WHAT TO PRODUCE
Please give the listing again, word for word, with nothing left out.

RECORDED DATA
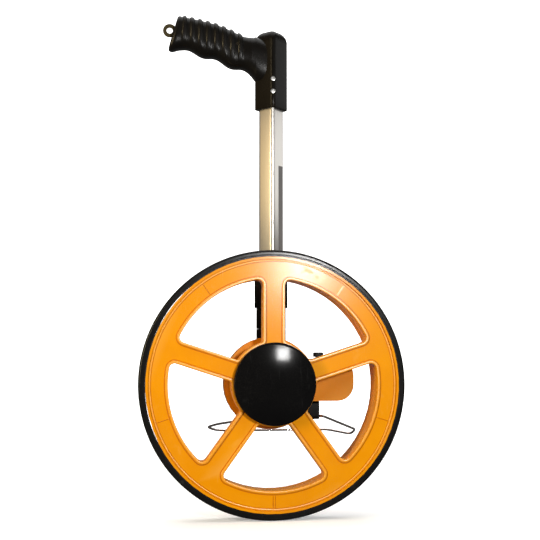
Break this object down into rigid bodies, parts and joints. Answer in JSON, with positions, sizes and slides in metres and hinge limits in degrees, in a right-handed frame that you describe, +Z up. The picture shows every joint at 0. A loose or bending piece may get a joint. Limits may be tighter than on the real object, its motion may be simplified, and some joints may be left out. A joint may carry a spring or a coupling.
{
  "type": "measuring wheel",
  "caption": "Rolling measuring wheel with a geared feet-and-inches counter, a telescoping square pole, a ribbed pistol grip and a fold-down wire stand.",
  "frame": {"origin": "where the tyre touches the ground, on the wheel's middle plane", "axes": "+Z up along the pole, the axle along Y with the hub cap toward -Y and the pole behind the wheel at +Y, the grip toward -X"},
  "size_m": [0.291, 0.1943, 0.5725],
  "materials": {
    "orange_plastic": "orange moulded plastic, satin gloss",
    "black_plastic": "black moulded plastic, glossy",
    "grip_plastic": "black moulded plastic, ribbed, satin gloss",
    "tyre_rubber": "black rubber, matt",
    "aluminium": "satin anodised",
    "zinc_steel": "zinc plated",
    "dark_chrome_wire": "plated spring wire",
    "gear_plastic": "natural moulded plastic",
    "drum_white": "white moulded plastic",
    "clear_plastic": "clear moulded plastic"
  },
  "bodies": {
    "frame": {"stem": "black_plastic", "stem_screw_1": "zinc_steel", "stem_screw_2": "zinc_steel", "inner_tube": "aluminium", "inner_tube_plug": "black_plastic", "axle_bolt": "zinc_steel", "axle_nut": "zinc_steel", "front_washer": "zinc_steel", "rear_washer": "zinc_steel", "bearing_sleeve": "zinc_steel", "rear_sleeve": "zinc_steel", "gear_case": "orange_plastic", "case_back_plate": "black_plastic", "case_screw_1": "zinc_steel", "case_screw_2": "zinc_steel", "idler_pin": "zinc_steel", "counter_box": "orange_plastic", "counter_screw_1": "zinc_steel", "counter_screw_2": "zinc_steel", "counter_screw_3": "zinc_steel", "counter_window": "clear_plastic", "carry_shaft": "zinc_steel", "reset_spring": "zinc_steel", "stand_bracket": "black_plastic", "bracket_screw_1": "zinc_steel", "bracket_screw_2": "zinc_steel"},
    "wheel": {"tyre": "tyre_rubber", "wheel_disc": "orange_plastic", "hub_cap": "black_plastic", "front_bearing": "zinc_steel", "rear_bearing": "zinc_steel", "drive_gear": "gear_plastic", "gear_screw_1": "zinc_steel", "gear_screw_2": "zinc_steel", "gear_screw_3": "zinc_steel"},
    "idler": {"idler_gear": "gear_plastic"},
    "inch_counter": {"counter_pinion": "gear_plastic", "counter_shaft": "zinc_steel", "inch_drum": "drum_white"},
    "feet_ones": {"feet_drum_ones": "drum_white"},
    "feet_tens": {"feet_drum_tens": "drum_white"},
    "feet_hundreds": {"feet_drum_hundreds": "drum_white"},
    "carry_ones": {"carry_pinion_ones": "gear_plastic"},
    "carry_tens": {"carry_pinion_tens": "gear_plastic"},
    "carry_hundreds": {"carry_pinion_hundreds": "gear_plastic"},
    "reset": {"reset_button": "black_plastic"},
    "middle_pole": {"middle_tube": "aluminium", "middle_tube_plug": "black_plastic", "lower_collar": "black_plastic"},
    "lower_button": {"lower_lock_button": "black_plastic"},
    "upper_pole": {"outer_tube": "aluminium", "upper_collar": "black_plastic", "handle_front_shell": "grip_plastic", "handle_back_shell": "grip_plastic", "handle_screw_1": "zinc_steel", "handle_screw_2": "zinc_steel", "hanging_eye": "zinc_steel"},
    "upper_button": {"upper_lock_button": "black_plastic"},
    "stand": {"stand_wire": "dark_chrome_wire"}
  },
  "joints": [
    {"name": "wheel_spin", "type": "hinge", "parent": "frame", "child": "wheel", "pos_m": [0, 0, 0.14553], "axis": [0, 1, 0], "continuous": true},
    {"name": "idler_spin", "type": "hinge", "parent": "frame", "child": "idler", "pos_m": [0.04625, 0, 0.14553], "axis": [0, 1, 0], "continuous": true},
    {"name": "inch_counter_spin", "type": "hinge", "parent": "frame", "child": "inch_counter", "pos_m": [0.07174, 0, 0.15181], "axis": [0, 1, 0], "continuous": true},
    {"name": "feet_ones_spin", "type": "hinge", "parent": "frame", "child": "feet_ones", "pos_m": [0.07174, 0, 0.15181], "axis": [0, 1, 0], "continuous": true},
    {"name": "feet_tens_spin", "type": "hinge", "parent": "frame", "child": "feet_tens", "pos_m": [0.07174, 0, 0.15181], "axis": [0, 1, 0], "continuous": true},
    {"name": "feet_hundreds_spin", "type": "hinge", "parent": "frame", "child": "feet_hundreds", "pos_m": [0.07174, 0, 0.15181], "axis": [0, 1, 0], "continuous": true},
    {"name": "carry_ones_spin", "type": "hinge", "parent": "frame", "child": "carry_ones", "pos_m": [0.05132, 0, 0.15181], "axis": [0, 1, 0], "continuous": true},
    {"name": "carry_tens_spin", "type": "hinge", "parent": "frame", "child": "carry_tens", "pos_m": [0.05132, 0, 0.15181], "axis": [0, 1, 0], "continuous": true},
    {"name": "carry_hundreds_spin", "type": "hinge", "parent": "frame", "child": "carry_hundreds", "pos_m": [0.05132, 0, 0.15181], "axis": [0, 1, 0], "continuous": true},
    {"name": "reset_press", "type": "slide", "parent": "frame", "child": "reset", "axis": [0, 0, -1], "range_m": [0, 0.002], "stiffness_N_per_m": 400, "deforming": ["reset_spring"]},
    {"name": "middle_slide", "type": "slide", "parent": "frame", "child": "middle_pole", "axis": [0, 0, 1], "range_m": [0, 0.2]},
    {"name": "lower_button_press", "type": "slide", "parent": "middle_pole", "child": "lower_button", "axis": [0.7071, -0.7071, 0], "range_m": [0, 0.0012], "stiffness_N_per_m": 500},
    {"name": "outer_slide", "type": "slide", "parent": "middle_pole", "child": "upper_pole", "axis": [0, 0, 1], "range_m": [0, 0.2]},
    {"name": "upper_button_press", "type": "slide", "parent": "upper_pole", "child": "upper_button", "axis": [0.7071, -0.7071, 0], "range_m": [0, 0.0012], "stiffness_N_per_m": 500},
    {"name": "stand_swing", "type": "hinge", "parent": "frame", "child": "stand", "pos_m": [0.034, 0.05, 0.10703], "axis": [1, 0, 0], "range_deg": [-52.5, 0]}
  ],
  "couplings": [
    {"joint": "idler_spin", "follows": "wheel_spin", "ratio": -1.8462},
    {"joint": "inch_counter_spin", "follows": "wheel_spin", "ratio": 3},
    {"joint": "feet_ones_spin", "follows": "wheel_spin", "ratio": 0.3},
    {"joint": "feet_tens_spin", "follows": "wheel_spin", "ratio": 0.03},
    {"joint": "feet_hundreds_spin", "follows": "wheel_spin", "ratio": 0.003},
    {"joint": "carry_ones_spin", "follows": "wheel_spin", "ratio": -0.75},
    {"joint": "carry_tens_spin", "follows": "wheel_spin", "ratio": -0.075},
    {"joint": "carry_hundreds_spin", "follows": "wheel_spin", "ratio": -0.0075}
  ]
}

THE OUTPUT
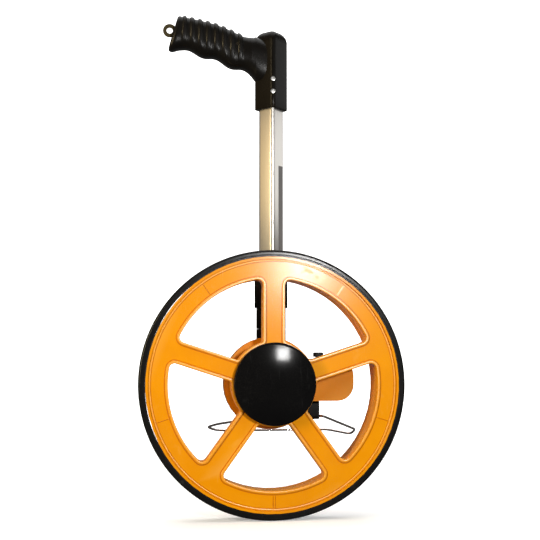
Break this object down into rigid bodies, parts and joints. Answer in JSON, with positions, sizes and slides in metres and hinge limits in degrees, in a right-handed frame that you describe, +Z up. The picture shows every joint at 0. A loose or bending piece may get a joint. Limits may be tighter than on the real object, its motion may be simplified, and some joints may be left out. A joint may carry a spring or a coupling.
{
  "type": "measuring wheel",
  "caption": "Rolling measuring wheel with a geared feet-and-inches counter, a telescoping square pole, a ribbed pistol grip and a fold-down wire stand.",
  "frame": {"origin": "where the tyre touches the ground, on the wheel's middle plane", "axes": "+Z up along the pole, the axle along Y with the hub cap toward -Y and the pole behind the wheel at +Y, the grip toward -X"},
  "size_m": [0.291, 0.1943, 0.5725],
  "materials": {
    "orange_plastic": "orange moulded plastic, satin gloss",
    "black_plastic": "black moulded plastic, glossy",
    "grip_plastic": "black moulded plastic, ribbed, satin gloss",
    "tyre_rubber": "black rubber, matt",
    "aluminium": "satin anodised",
    "zinc_steel": "zinc plated",
    "dark_chrome_wire": "plated spring wire",
    "gear_plastic": "natural moulded plastic",
    "drum_white": "white moulded plastic",
    "clear_plastic": "clear moulded plastic"
  },
  "bodies": {
    "frame": {"stem": "black_plastic", "stem_screw_1": "zinc_steel", "stem_screw_2": "zinc_steel", "inner_tube": "aluminium", "inner_tube_plug": "black_plastic", "axle_bolt": "zinc_steel", "axle_nut": "zinc_steel", "front_washer": "zinc_steel", "rear_washer": "zinc_steel", "bearing_sleeve": "zinc_steel", "rear_sleeve": "zinc_steel", "gear_case": "orange_plastic", "case_back_plate": "black_plastic", "case_screw_1": "zinc_steel", "case_screw_2": "zinc_steel", "idler_pin": "zinc_steel", "counter_box": "orange_plastic", "counter_screw_1": "zinc_steel", "counter_screw_2": "zinc_steel", "counter_screw_3": "zinc_steel", "counter_window": "clear_plastic", "carry_shaft": "zinc_steel", "reset_spring": "zinc_steel", "stand_bracket": "black_plastic", "bracket_screw_1": "zinc_steel", "bracket_screw_2": "zinc_steel"},
    "wheel": {"tyre": "tyre_rubber", "wheel_disc": "orange_plastic", "hub_cap": "black_plastic", "front_bearing": "zinc_steel", "rear_bearing": "zinc_steel", "drive_gear": "gear_plastic", "gear_screw_1": "zinc_steel", "gear_screw_2": "zinc_steel", "gear_screw_3": "zinc_steel"},
    "idler": {"idler_gear": "gear_plastic"},
    "inch_counter": {"counter_pinion": "gear_plastic", "counter_shaft": "zinc_steel", "inch_drum": "drum_white"},
    "feet_ones": {"feet_drum_ones": "drum_white"},
    "feet_tens": {"feet_drum_tens": "drum_white"},
    "feet_hundreds": {"feet_drum_hundreds": "drum_white"},
    "carry_ones": {"carry_pinion_ones": "gear_plastic"},
    "carry_tens": {"carry_pinion_tens": "gear_plastic"},
    "carry_hundreds": {"carry_pinion_hundreds": "gear_plastic"},
    "reset": {"reset_button": "black_plastic"},
    "middle_pole": {"middle_tube": "aluminium", "middle_tube_plug": "black_plastic", "lower_collar": "black_plastic"},
    "lower_button": {"lower_lock_button": "black_plastic"},
    "upper_pole": {"outer_tube": "aluminium", "upper_collar": "black_plastic", "handle_front_shell": "grip_plastic", "handle_back_shell": "grip_plastic", "handle_screw_1": "zinc_steel", "handle_screw_2": "zinc_steel", "hanging_eye": "zinc_steel"},
    "upper_button": {"upper_lock_button": "black_plastic"},
    "stand": {"stand_wire": "dark_chrome_wire"}
  },
  "joints": [
    {"name": "wheel_spin", "type": "hinge", "parent": "frame", "child": "wheel", "pos_m": [0, 0, 0.14553], "axis": [0, 1, 0], "continuous": true},
    {"name": "idler_spin", "type": "hinge", "parent": "frame", "child": "idler", "pos_m": [0.04625, 0, 0.14553], "axis": [0, 1, 0], "continuous": true},
    {"name": "inch_counter_spin", "type": "hinge", "parent": "frame", "child": "inch_counter", "pos_m": [0.07174, 0, 0.15181], "axis": [0, 1, 0], "continuous": true},
    {"name": "feet_ones_spin", "type": "hinge", "parent": "frame", "child": "feet_ones", "pos_m": [0.07174, 0, 0.15181], "axis": [0, 1, 0], "continuous": true},
    {"name": "feet_tens_spin", "type": "hinge", "parent": "frame", "child": "feet_tens", "pos_m": [0.07174, 0, 0.15181], "axis": [0, 1, 0], "continuous": true},
    {"name": "feet_hundreds_spin", "type": "hinge", "parent": "frame", "child": "feet_hundreds", "pos_m": [0.07174, 0, 0.15181], "axis": [0, 1, 0], "continuous": true},
    {"name": "carry_ones_spin", "type": "hinge", "parent": "frame", "child": "carry_ones", "pos_m": [0.05132, 0, 0.15181], "axis": [0, 1, 0], "continuous": true},
    {"name": "carry_tens_spin", "type": "hinge", "parent": "frame", "child": "carry_tens", "pos_m": [0.05132, 0, 0.15181], "axis": [0, 1, 0], "continuous": true},
    {"name": "carry_hundreds_spin", "type": "hinge", "parent": "frame", "child": "carry_hundreds", "pos_m": [0.05132, 0, 0.15181], "axis": [0, 1, 0], "continuous": true},
    {"name": "reset_press", "type": "slide", "parent": "frame", "child": "reset", "axis": [0, 0, -1], "range_m": [0, 0.002], "stiffness_N_per_m": 400, "deforming": ["reset_spring"]},
    {"name": "middle_slide", "type": "slide", "parent": "frame", "child": "middle_pole", "axis": [0, 0, 1], "range_m": [0, 0.2]},
    {"name": "lower_button_press", "type": "slide", "parent": "middle_pole", "child": "lower_button", "axis": [0.7071, -0.7071, 0], "range_m": [0, 0.0012], "stiffness_N_per_m": 500},
    {"name": "outer_slide", "type": "slide", "parent": "middle_pole", "child": "upper_pole", "axis": [0, 0, 1], "range_m": [0, 0.2]},
    {"name": "upper_button_press", "type": "slide", "parent": "upper_pole", "child": "upper_button", "axis": [0.7071, -0.7071, 0], "range_m": [0, 0.0012], "stiffness_N_per_m": 500},
    {"name": "stand_swing", "type": "hinge", "parent": "frame", "child": "stand", "pos_m": [0.034, 0.05, 0.10703], "axis": [1, 0, 0], "range_deg": [-52.5, 0]}
  ],
  "couplings": [
    {"joint": "idler_spin", "follows": "wheel_spin", "ratio": -1.8462},
    {"joint": "inch_counter_spin", "follows": "wheel_spin", "ratio": 3},
    {"joint": "feet_ones_spin", "follows": "wheel_spin", "ratio": 0.3},
    {"joint": "feet_tens_spin", "follows": "wheel_spin", "ratio": 0.03},
    {"joint": "feet_hundreds_spin", "follows": "wheel_spin", "ratio": 0.003},
    {"joint": "carry_ones_spin", "follows": "wheel_spin", "ratio": -0.75},
    {"joint": "carry_tens_spin", "follows": "wheel_spin", "ratio": -0.075},
    {"joint": "carry_hundreds_spin", "follows": "wheel_spin", "ratio": -0.0075}
  ]
}